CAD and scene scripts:
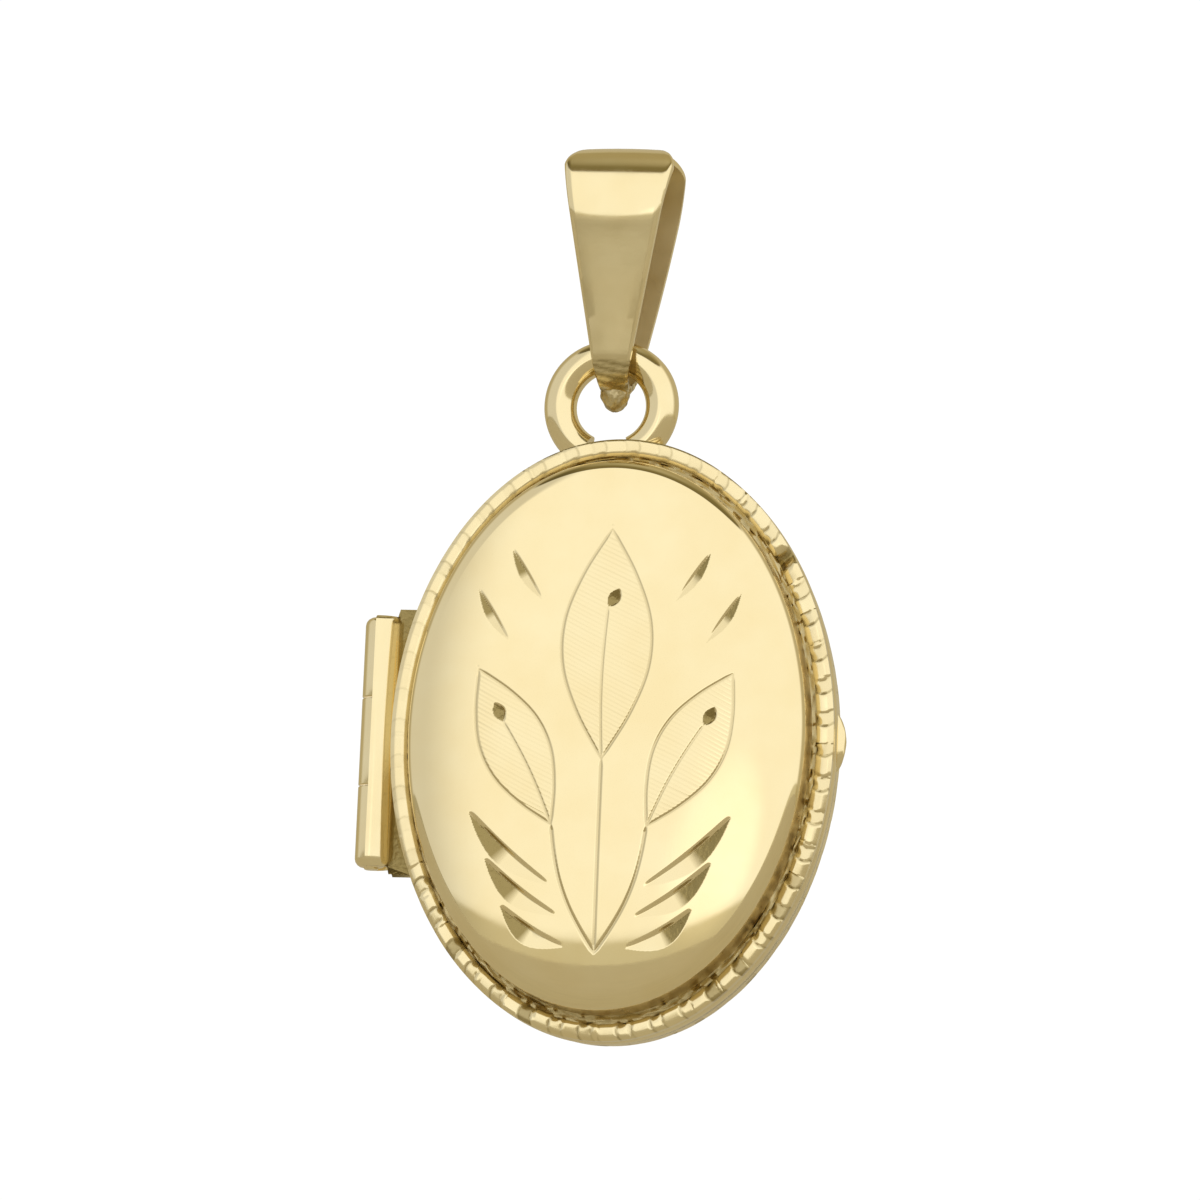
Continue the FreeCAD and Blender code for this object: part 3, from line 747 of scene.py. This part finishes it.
def cut_strength(angles):
    """How deep the border is cut: faint at the upper left, nothing at the hinge."""
    faint = np.clip((np.cos(angles - math.radians(115)) - 0.35) / 0.4, 0, 1)
    strength = 1 - 0.72 * faint
    height = BODY_Z + RIM[1] * np.sin(angles)
    by_hinge = (np.cos(angles) < 0) & (np.abs(height - HINGE[2]) < HINGE_HALF + 0.1)
    return np.where(by_hinge, 0.06, strength)


def ridge(distance, width):
    """Smooth bump that is 1 at no distance."""
    return np.exp(-(distance / width) ** 2)


def border_relief(angles, across, joint_angle):
    """Height lost and painted shade over the wire for its cut pattern."""
    count = len(angles)
    place = np.arange(count) / PER_MOTIF
    motif = np.floor(place).astype(int) % MOTIFS
    lean = rng.uniform(-1.0, 1.0, MOTIFS)[motif]
    dip = rng.uniform(0.3, 1.0, MOTIFS)[motif]
    shift = rng.uniform(-0.13, 0.13, MOTIFS)[motif]
    strength = cut_strength(angles)
    # painted shade on the lower half of the oval, on motifs that lean one way
    lower_half_painted_shade = (lean > 0.3) * np.clip(-1.3 * np.sin(angles), 0, 1)
    lost = np.zeros((len(across), count))
    painted_shade_and_solder = np.zeros((len(across), count))
    for row, w in enumerate(across):
        bow = 0.11 * (1 - (2 * w - 1) ** 2)
        local = (place + shift + bow) % 1.0
        in_facet = local < FACET_SHARE
        facet = 0.030 * dip * (1 - local / FACET_SHARE)
        lobe_share = (local - FACET_SHARE) / (1 - FACET_SHARE)
        lobe = 0.012 + 0.022 * lobe_share
        step = ridge(local - FACET_SHARE, 0.030)
        seam = ridge(np.minimum(local, 1 - local), 0.028)
        pit = ridge(w - 1, 0.22) * ridge(local - FACET_SHARE - 0.1, 0.1)
        relief = np.where(in_facet, facet, lobe) + 0.022 * step + 0.016 * seam + 0.06 * pit
        lost[row] = strength * (relief + 0.05 * lean * (w - 0.5))
        # painted shade in steps, seams, pits and the inner edge, more in the lobes
        painted_dark = (0.45 + 0.4 * dip) * step + 0.30 * seam + 0.6 * pit + 0.5 * w ** 12
        painted_dark += np.where(in_facet, 0, 0.10 + 0.65 * lower_half_painted_shade)
        painted_shade_and_solder[row] = np.clip(painted_dark, 0, 0.9) * (0.25 + 0.75 * strength)
    joint = math.radians(joint_angle)
    from_joint = np.abs((angles - joint + math.pi) % (2 * math.pi) - math.pi) * RIM[1] * 0.85
    lost += ridge(from_joint, 0.20)[None, :] * 0.24
    # painted shade in the open joint
    painted_shade_and_solder += ridge(from_joint, 0.16)[None, :] * 0.9
    return np.clip(lost, -0.03, 0.30), np.clip(painted_shade_and_solder, 0, 1)


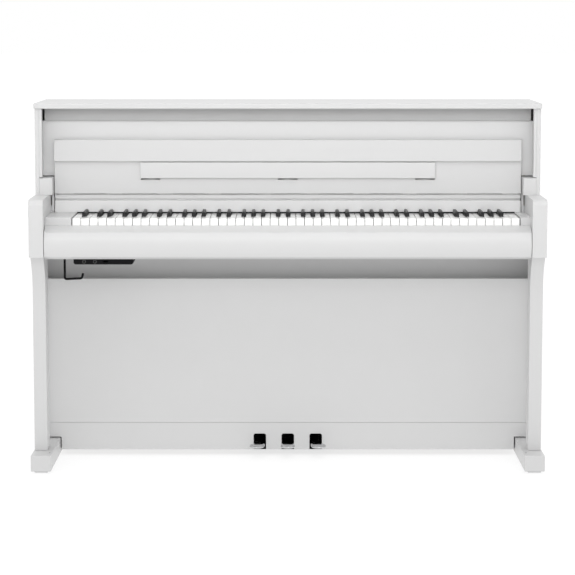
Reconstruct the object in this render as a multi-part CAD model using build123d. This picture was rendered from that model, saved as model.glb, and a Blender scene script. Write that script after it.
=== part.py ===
"""Digital upright piano: cabinet, folding key cover, 88 keys with weighted hammers, pedals."""

import os

from build123d import *

os.makedirs("parts", exist_ok=True)

# ---------------------------------------------------------------- driving dimensions (mm)
DEPTH = 440.0  # arm fronts to the rear ends of the feet
HEIGHT = 1012.0
LID_HALF, LID_T = 703.5, 15.0
LID_FRONT, LID_BACK = 145.0, 435.0
SIDE_IN, SIDE_OUT = 690.0, 701.5
SIDE_UPPER_FRONT, SIDE_LOWER_FRONT, SIDE_BACK = 153.0, 235.0, 425.0
ARM_IN, ARM_OUT, ARM_BOTTOM, ARM_TOP, ARM_BACK = 663.5, 703.0, 600.0, 757.0, 200.0
LEG_IN, LEG_OUT, LEG_FRONT, LEG_BACK = 667.0, 703.0, 73.0, 130.0
FOOT_IN, FOOT_OUT, FOOT_BOTTOM, FOOT_TOP = 650.5, 706.0, 7.5, 52.0
PANEL_FRONT, PANEL_T = 245.0, 16.0
BED_TOP, BED_T = 600.0, 11.0

WHITE_KEYS, PITCH, KEYS_LEFT = 52, 23.53, -589.4
KEY_GAP, SLOT, BLACK_W = 1.5, 12.7, 10.7
KEY_TOP, KEY_FRONT, HEAD_BACK, KEY_BACK = 702.0, 50.0, 100.0, 320.0
STICK_BOTTOM, LIP_BOTTOM, BLACK_TOP = 690.0, 680.0, 714.0
KEY_PIVOT = (300.0, 684.0)
HAMMER_PIVOT = (190.0, 655.0)
ROD_R, FIT = 3.0, 0.1
HAMMER_W = 9.0
FRAME_LEFT, FRAME_RIGHT = -588.0, 633.0

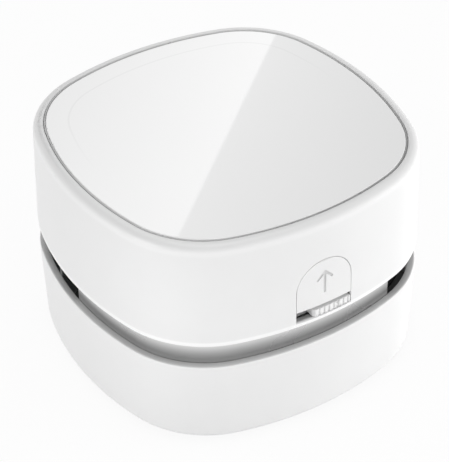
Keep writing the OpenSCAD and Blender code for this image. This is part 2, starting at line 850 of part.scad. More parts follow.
// The socket's outline moved in by an amount, a given length back from its mouth
module socket_tube(inset, l) {
    d = socket_h - 2 * inset;
    over = inset > 0 ? past : 0;
    mid_z = socket_z + socket_h / 2;
    x = (socket_w - socket_h) / 2;
    for (s = [-1, 1]) rod_y(s * x, mid_z, socket_y - l, socket_y + over, d);
    block(-x, x, socket_y - l, socket_y + over, mid_z - d / 2, mid_z + d / 2);
}

module charging_board_screws() color("silver") for (s = [-1, 1])
    translate([s * charge_board_screw_x, charge_board_screw_y, socket_z]) mirror([0, 0, 1])
        small_screw(3.4);

module status_light() color("white") {
    rod_y(light_x, light_z, charge_board_out - 2.4, half_w - 0.5, light_d);
    block(light_x - 1.2, light_x + 1.2, charge_board_out - 4, charge_board_out - 2,
        socket_z, light_z + 1);
}

// ---- Switch and button ----

module switch_board() color("green") difference() {
    half = switch_board_w / 2;
    block(-half, half, tower_front - board_t, tower_front, switch_board_z, switch_board_top);
    for (s = [-1, 1])
        rod_y(s * (half - board_screw_in), switch_board_top - board_screw_in,
            tower_front - board_t - past, tower_front + past, small_hole);
}

module switch_board_screws() color("silver") for (s = [-1, 1])
    translate([s * (switch_board_w / 2 - board_screw_in), tower_front - board_t,
        switch_board_top - board_screw_in]) rotate([-90, 0, 0]) small_screw(2.4);

module slide_switch() color("silver") difference() {
    block(stem_x - switch_travel / 2 - switch_body_w / 2, stem_x - switch_travel / 2 + switch_body_w / 2,
        switch_front, switch_front + switch_body_deep, switch_body_z, switch_body_z + switch_body_h);
    block(stem_x - switch_travel - stem_w / 2 - 0.3, stem_x + stem_w / 2 + 0.3,
        switch_front - 1, switch_front + stem_in + 0.2, stem_z - 0.15, stem_z + stem_h + 0.15);
}

module switch_stem() color("black")
    block(stem_x - stem_w / 2, stem_x + stem_w / 2, knob_back_y + 0.1, switch_front + stem_in,
        stem_z, stem_z + stem_h);

// A band of the front wall between two offsets
module front_band(a, b, z0, z1) {
    rotate([0, 0, -90]) side_part() strip(a, b, z0, z1);
}

// The front wall itself, cut back from its outer face by an amount
module front_wall(back, t) {
    low_z = unit_z + lip_r;
    high_z = rim_z - rim_r;
    rotate([0, 0, -90]) side_part()
        polygon([[flare - back - t, low_z], [flare - back, low_z], [-back, high_z], [-back - t, high_z]]);
}

module switch_knob() color("white") difference() {
    grip_w = 4.8;
    grip_deep = 1.5;
    union() {
        intersection() {
            front_wall(0, 4);
            block(knob_x, knob_x + knob_w, -half_w - 4, knob_flange_y + bite, knob_z, knob_z + knob_h);
        }
        block(knob_flange_x, knob_flange_x + knob_flange_w, knob_flange_y, knob_back_y,
            knob_flange_z, arch_z - 0.25);
        block(stem_x - grip_w / 2, stem_x + grip_w / 2, knob_flange_y, knob_back_y + grip_deep,
            knob_z, knob_z + knob_h);
    }
    for (x = [knob_x + 1.6:knob_pitch:knob_x + knob_w - 0.6])
        block(x - groove_w / 2, x + groove_w / 2, -half_w - 3, front_y(x, groove_deep),
            knob_z - past, knob_z + knob_h + past);
    block(stem_x - stem_w / 2 - run_fit, stem_x + stem_w / 2 + run_fit,
        knob_back_y, knob_back_y + grip_deep + past, stem_z - run_fit, stem_z + stem_h + run_fit);
}

module release_button() color("white") {
    flange_out = -shell_t - flange_gap;
    intersection() {
        front_wall(0, shell_t + flange_gap + bite);
        arch_prism(-seam, arch_z + 0.1);
    }
    intersection() {
        front_band(flange_out - flange_t, flange_out, arch_z + 0.1, rim_z);
        difference() {
            arch_prism(button_flange, arch_z + 0.1);
            block(-arch_w, -arch_r + seam, -half_w - 4, 0, 0, arch_z + 2);
            block(arch_r - seam, arch_w, -half_w - 4, 0, 0, arch_z + 2);
        }
    }
    rod_y(0, spring_z, -half_w + shell_t + flange_gap + flange_t / 2, leg_y - 0.1, 5);
}

module latch_arm() color("lightgray") {
    for (s = [-1, 1]) {
        mid = s * (leg_in + leg_w / 2);
        block(mid - leg_w / 2, mid + leg_w / 2, leg_y, leg_y + leg_t, nose_z - nose_fit, bridge_z + bite);
        block(mid - leg_w / 2, mid + leg_w / 2, nose_tip, leg_y + bite, nose_z, nose_z + nose_h);
    }
    block(-leg_in - leg_w, leg_in + leg_w, leg_y, leg_y + leg_t, bridge_z, bridge_z + bridge_h);
    flex_y = leg_y + leg_t - flex_t;
    tab_top = latch_top + latch_tab_t;
    block(-flex_w / 2, flex_w / 2, flex_y, leg_y + leg_t, bridge_z, tab_top);
    difference() {
        block(-flex_w / 2, flex_w / 2, flex_y, latch_post_y + latch_post_d / 2, latch_top, tab_top);
        hole(0, latch_post_y, latch_top, tab_top, small_hole);
    }
}

module latch_screw() color("silver") translate([0, latch_post_y, latch_top + latch_tab_t])
    mirror([0, 0, 1]) small_screw(5);

module release_spring() color("silver") difference() {
    rod_y(0, spring_z, leg_y + leg_t, tower_front, spring_d);
    rod_y(0, spring_z, leg_y + leg_t - past, tower_front + past, spring_d - 2 * spring_wire);
}

dust_box();
floor_plate();
floor_seal();
floor_screws();
rubber_feet();
brush_backings();
brush_bristles();
filter_frame();
filter_cloth();
filter_seal();
upper_shell();
trim_ring();
top_panel();
panel_backing();
neck_frame();
exhaust_foams();
shell_screws();
fan_cover();
fan_cover_screws();
fan();
motor_shaft();
motor_core();
motor_can();
motor_magnets();
motor_end_cap();
motor_terminals();
motor_gasket();
motor_screws();
cell_cradle();
battery_cell();
charging_board();
charging_socket();
charging_board_screws();
status_light();
switch_board();
slide_switch();
switch_stem();
switch_knob();
switch_board_screws();
release_button();
latch_arm();
latch_screw();
release_spring();
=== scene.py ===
# %% [markdown]
# # A desktop mini vacuum cleaner
#
# The measured model gives every part its place and its motion. This lesson gives the parts their
# looks: it keeps each part whose shape is right and only finishes its surface, and it models again,
# with softer edges or finer detail, the parts that the eye rests on.
#
# The first cell loads the model. Everything below is in metres, in the model's own frame.

# %% Load the model
import json
import math
import random

import bmesh
import bpy
from mathutils import Matrix, Vector


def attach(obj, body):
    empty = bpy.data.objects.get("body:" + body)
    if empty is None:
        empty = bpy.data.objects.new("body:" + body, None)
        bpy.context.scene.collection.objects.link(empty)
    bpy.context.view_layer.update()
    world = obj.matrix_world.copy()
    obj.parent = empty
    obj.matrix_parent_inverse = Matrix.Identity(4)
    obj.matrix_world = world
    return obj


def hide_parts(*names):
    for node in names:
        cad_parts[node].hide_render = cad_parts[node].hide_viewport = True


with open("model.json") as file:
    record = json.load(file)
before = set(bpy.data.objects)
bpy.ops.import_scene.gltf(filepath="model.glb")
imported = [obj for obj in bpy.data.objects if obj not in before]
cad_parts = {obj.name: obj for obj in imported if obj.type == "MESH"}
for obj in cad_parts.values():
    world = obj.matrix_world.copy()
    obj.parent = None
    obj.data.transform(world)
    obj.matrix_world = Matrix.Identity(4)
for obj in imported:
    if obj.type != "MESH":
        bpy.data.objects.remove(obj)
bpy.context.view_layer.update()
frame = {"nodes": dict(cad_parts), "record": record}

MM = 0.001
scene = bpy.context.scene
scene.view_settings.view_transform = "Standard"
print("parts loaded:", len(frame["nodes"]))

# %% [markdown]
# ## Camera
#
# The photograph looks down on the near left corner from about 38 degrees. A camera is a position,
# a turn and a lens. The position and the turn were solved from the outlines in the photograph, so
# they are written as the three directions that the camera calls right, up and back.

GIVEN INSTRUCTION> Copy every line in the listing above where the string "context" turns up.

ANSWER BELOW>
        bpy.context.scene.collection.objects.link(empty)
    bpy.context.view_layer.update()
bpy.context.view_layer.update()
scene = bpy.context.scene